> [GIVEN EXERCISE] Give back exactly the lines from the start of the listing to the line containing "stand_in(piece, node, tin)", inclusive, and nothing beyond them.

> [PROVIDED MATERIAL]
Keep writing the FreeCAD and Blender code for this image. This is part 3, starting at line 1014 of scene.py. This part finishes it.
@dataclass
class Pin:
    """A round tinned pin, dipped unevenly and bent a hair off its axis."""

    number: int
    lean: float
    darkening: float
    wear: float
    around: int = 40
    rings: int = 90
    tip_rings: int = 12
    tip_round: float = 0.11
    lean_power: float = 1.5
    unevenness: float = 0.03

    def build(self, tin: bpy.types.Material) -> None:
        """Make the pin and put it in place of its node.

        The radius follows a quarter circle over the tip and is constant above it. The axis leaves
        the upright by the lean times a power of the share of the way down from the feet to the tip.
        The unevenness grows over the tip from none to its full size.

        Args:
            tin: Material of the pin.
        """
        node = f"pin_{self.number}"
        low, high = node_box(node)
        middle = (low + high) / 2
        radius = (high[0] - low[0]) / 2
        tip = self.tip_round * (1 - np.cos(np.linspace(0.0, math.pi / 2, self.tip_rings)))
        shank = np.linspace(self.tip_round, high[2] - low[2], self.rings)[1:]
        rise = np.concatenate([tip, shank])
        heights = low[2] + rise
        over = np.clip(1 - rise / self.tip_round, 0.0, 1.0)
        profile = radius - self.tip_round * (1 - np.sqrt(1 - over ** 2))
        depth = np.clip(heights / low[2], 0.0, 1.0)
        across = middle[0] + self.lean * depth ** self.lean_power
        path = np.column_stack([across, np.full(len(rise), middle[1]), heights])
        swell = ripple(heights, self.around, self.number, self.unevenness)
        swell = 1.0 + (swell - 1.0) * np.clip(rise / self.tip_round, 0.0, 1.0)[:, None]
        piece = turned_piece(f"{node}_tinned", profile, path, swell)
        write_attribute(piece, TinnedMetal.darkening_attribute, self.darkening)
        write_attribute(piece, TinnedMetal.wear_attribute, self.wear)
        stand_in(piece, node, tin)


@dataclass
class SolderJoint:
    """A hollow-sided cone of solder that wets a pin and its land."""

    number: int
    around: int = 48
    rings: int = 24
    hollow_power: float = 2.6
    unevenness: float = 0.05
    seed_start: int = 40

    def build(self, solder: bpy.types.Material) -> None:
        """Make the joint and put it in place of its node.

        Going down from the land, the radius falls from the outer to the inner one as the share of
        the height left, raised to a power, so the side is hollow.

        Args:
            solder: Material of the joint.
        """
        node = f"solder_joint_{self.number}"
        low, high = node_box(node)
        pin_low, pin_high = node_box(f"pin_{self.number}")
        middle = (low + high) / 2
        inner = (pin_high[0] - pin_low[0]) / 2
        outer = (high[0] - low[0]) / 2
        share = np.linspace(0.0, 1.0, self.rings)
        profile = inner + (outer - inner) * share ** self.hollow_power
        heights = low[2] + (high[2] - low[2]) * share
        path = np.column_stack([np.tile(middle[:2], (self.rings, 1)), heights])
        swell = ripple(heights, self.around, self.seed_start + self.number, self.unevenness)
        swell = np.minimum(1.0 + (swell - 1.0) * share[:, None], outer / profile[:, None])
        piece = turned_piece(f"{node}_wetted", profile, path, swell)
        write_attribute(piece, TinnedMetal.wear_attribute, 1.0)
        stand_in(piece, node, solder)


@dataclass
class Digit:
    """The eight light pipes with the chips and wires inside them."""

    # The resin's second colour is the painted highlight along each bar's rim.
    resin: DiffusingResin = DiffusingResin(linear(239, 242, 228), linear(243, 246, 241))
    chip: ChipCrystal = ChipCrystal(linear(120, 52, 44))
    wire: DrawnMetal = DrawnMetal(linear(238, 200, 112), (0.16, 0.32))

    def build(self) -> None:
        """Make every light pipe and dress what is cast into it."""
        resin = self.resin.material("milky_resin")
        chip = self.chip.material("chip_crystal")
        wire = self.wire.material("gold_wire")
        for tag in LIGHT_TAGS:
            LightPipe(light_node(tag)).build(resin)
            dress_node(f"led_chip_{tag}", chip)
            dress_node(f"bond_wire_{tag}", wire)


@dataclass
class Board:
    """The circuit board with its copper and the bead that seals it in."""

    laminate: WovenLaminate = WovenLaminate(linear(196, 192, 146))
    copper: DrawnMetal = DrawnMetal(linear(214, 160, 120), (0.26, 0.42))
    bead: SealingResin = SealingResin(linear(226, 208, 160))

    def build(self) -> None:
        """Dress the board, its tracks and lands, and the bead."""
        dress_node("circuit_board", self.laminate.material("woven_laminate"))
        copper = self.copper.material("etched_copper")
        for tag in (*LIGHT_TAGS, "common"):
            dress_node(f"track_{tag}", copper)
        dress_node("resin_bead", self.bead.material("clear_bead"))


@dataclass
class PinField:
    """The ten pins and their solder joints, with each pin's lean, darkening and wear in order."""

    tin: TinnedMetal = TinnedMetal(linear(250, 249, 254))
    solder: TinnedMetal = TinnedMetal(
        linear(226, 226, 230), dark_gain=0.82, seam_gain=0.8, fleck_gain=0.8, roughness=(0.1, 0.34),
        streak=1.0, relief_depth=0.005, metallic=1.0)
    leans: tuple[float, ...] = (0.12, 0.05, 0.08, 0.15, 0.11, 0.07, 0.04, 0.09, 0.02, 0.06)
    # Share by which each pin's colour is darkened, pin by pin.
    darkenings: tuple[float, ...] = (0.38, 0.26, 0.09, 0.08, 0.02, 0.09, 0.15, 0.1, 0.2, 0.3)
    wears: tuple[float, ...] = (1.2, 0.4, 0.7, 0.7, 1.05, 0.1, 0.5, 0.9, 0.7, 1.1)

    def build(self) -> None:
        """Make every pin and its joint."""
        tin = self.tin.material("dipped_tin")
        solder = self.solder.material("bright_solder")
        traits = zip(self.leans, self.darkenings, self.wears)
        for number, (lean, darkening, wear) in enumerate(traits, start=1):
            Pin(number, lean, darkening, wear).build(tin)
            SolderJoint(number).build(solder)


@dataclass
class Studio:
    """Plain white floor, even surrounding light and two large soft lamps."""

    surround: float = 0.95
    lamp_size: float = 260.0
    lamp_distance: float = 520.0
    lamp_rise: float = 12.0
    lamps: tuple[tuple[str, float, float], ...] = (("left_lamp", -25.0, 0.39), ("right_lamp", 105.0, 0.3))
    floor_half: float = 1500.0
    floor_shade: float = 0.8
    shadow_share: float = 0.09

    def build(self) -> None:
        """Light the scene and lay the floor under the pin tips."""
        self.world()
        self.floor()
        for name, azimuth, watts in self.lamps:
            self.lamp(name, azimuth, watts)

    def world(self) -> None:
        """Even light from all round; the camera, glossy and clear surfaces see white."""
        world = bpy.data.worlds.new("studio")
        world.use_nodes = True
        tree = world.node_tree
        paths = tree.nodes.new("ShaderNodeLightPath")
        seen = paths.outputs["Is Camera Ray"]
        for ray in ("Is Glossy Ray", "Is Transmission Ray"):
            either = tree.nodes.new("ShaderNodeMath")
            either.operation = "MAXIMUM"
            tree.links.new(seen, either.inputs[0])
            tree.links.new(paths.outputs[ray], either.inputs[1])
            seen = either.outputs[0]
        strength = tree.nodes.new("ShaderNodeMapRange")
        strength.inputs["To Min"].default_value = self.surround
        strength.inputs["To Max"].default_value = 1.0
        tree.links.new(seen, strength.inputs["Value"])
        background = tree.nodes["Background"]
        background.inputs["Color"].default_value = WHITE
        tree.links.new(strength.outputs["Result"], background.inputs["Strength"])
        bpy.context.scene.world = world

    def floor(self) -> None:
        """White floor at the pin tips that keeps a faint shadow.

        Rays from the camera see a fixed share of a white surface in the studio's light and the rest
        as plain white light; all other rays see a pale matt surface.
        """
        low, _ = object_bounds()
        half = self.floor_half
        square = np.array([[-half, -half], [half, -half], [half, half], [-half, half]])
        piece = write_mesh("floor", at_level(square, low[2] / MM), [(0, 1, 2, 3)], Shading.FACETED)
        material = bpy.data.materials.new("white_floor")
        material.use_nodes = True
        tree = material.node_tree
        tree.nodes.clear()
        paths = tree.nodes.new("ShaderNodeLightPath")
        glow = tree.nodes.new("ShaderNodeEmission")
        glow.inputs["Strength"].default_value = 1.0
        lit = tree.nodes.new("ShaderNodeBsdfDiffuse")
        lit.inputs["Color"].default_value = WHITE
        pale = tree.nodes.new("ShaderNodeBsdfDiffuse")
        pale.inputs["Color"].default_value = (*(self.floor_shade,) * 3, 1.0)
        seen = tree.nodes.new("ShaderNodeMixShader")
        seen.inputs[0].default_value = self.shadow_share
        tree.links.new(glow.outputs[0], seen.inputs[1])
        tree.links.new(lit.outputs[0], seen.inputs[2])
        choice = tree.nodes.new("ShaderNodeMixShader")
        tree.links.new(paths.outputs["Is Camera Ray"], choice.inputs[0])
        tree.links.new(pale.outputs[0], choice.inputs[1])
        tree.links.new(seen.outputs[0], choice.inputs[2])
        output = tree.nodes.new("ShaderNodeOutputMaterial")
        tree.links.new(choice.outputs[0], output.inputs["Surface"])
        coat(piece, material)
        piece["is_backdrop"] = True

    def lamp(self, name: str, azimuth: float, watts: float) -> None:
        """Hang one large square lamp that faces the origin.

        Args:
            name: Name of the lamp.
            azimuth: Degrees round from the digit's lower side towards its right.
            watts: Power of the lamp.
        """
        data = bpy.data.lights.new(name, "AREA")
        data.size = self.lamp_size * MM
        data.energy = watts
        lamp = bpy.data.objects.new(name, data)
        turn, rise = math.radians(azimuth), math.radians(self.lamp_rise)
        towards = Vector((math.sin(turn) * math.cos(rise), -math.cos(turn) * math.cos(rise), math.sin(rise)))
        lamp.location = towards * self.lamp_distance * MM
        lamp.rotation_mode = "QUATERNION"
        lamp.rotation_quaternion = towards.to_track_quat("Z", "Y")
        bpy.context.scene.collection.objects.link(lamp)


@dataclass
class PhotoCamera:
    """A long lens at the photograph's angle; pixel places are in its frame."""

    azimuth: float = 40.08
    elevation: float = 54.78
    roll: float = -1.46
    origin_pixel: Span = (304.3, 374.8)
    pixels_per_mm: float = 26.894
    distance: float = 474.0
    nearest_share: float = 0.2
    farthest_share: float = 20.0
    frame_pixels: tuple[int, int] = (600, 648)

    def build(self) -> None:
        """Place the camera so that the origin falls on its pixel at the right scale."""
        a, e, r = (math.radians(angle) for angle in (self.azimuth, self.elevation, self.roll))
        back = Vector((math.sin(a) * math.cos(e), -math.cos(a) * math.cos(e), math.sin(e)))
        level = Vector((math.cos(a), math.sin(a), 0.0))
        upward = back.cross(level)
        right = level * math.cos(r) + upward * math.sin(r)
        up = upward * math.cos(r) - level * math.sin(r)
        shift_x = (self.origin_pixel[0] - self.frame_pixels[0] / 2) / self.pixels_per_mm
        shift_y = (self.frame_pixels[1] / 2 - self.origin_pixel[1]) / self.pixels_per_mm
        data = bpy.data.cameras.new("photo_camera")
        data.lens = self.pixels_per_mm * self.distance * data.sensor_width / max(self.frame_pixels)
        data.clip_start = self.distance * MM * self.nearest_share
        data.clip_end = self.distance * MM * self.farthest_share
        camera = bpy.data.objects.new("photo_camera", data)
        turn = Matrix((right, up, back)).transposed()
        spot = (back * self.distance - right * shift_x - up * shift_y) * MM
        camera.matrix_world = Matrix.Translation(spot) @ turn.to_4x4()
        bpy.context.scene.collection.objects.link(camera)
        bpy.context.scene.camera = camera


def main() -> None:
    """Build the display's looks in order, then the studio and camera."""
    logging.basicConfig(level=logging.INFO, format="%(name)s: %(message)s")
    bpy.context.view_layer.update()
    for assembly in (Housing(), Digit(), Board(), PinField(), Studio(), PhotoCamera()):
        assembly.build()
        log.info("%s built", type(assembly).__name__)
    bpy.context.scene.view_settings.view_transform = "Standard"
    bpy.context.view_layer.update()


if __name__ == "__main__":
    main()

> [ANSWER TO THIS TASK]
Keep writing the FreeCAD and Blender code for this image. This is part 3, starting at line 1014 of scene.py. This part finishes it.
@dataclass
class Pin:
    """A round tinned pin, dipped unevenly and bent a hair off its axis."""

    number: int
    lean: float
    darkening: float
    wear: float
    around: int = 40
    rings: int = 90
    tip_rings: int = 12
    tip_round: float = 0.11
    lean_power: float = 1.5
    unevenness: float = 0.03

    def build(self, tin: bpy.types.Material) -> None:
        """Make the pin and put it in place of its node.

        The radius follows a quarter circle over the tip and is constant above it. The axis leaves
        the upright by the lean times a power of the share of the way down from the feet to the tip.
        The unevenness grows over the tip from none to its full size.

        Args:
            tin: Material of the pin.
        """
        node = f"pin_{self.number}"
        low, high = node_box(node)
        middle = (low + high) / 2
        radius = (high[0] - low[0]) / 2
        tip = self.tip_round * (1 - np.cos(np.linspace(0.0, math.pi / 2, self.tip_rings)))
        shank = np.linspace(self.tip_round, high[2] - low[2], self.rings)[1:]
        rise = np.concatenate([tip, shank])
        heights = low[2] + rise
        over = np.clip(1 - rise / self.tip_round, 0.0, 1.0)
        profile = radius - self.tip_round * (1 - np.sqrt(1 - over ** 2))
        depth = np.clip(heights / low[2], 0.0, 1.0)
        across = middle[0] + self.lean * depth ** self.lean_power
        path = np.column_stack([across, np.full(len(rise), middle[1]), heights])
        swell = ripple(heights, self.around, self.number, self.unevenness)
        swell = 1.0 + (swell - 1.0) * np.clip(rise / self.tip_round, 0.0, 1.0)[:, None]
        piece = turned_piece(f"{node}_tinned", profile, path, swell)
        write_attribute(piece, TinnedMetal.darkening_attribute, self.darkening)
        write_attribute(piece, TinnedMetal.wear_attribute, self.wear)
        stand_in(piece, node, tin)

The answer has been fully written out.